Abstract

Fog computing has recently emerged as a promising technique in content delivery wireless networks to alleviate the heavy bursty traffic burdens on backhaul connections. In order to improve the overall system performance, in terms of network throughput, service delay and fairness, it is very crucial and challenging to jointly optimize node assignments at control tier and resource allocation at access tier under dynamic user requirements and wireless network conditions. To solve this problem, in this paper, a fog-enabled multitier network architecture is proposed to model a typical content delivery wireless network with heterogeneous node capabilities in computing, communication, and storage.
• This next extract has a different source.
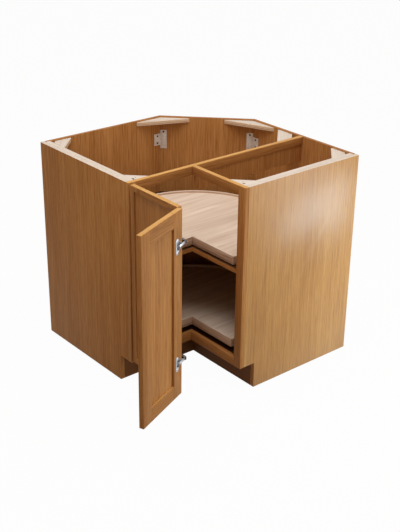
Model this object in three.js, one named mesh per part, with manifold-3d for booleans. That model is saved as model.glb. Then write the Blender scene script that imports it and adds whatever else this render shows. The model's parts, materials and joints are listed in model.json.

Further, based on Lyapunov optimization techniques, a new online low-complexity algorithm, namely fogenabled multitier operations scheduling (FEMOS), is developed to decompose the original complicated problem into two operations across different tiers. Rigorous performance analysis derives the tradeoff relationship between average network throughput and service delay, i.e., [O(1/V), O(V)] with a control parameter V, under FEMOS algorithm in dynamic wireless networks. For different network sizes and traffic loads, extensive simulation results show that FEMOS is a fair and efficient algorithm for all user terminals and, more importantly, it can offer much better performance, in terms of network throughput, service delay, and queue backlog, than traditional node assignment and resource allocation algorithms.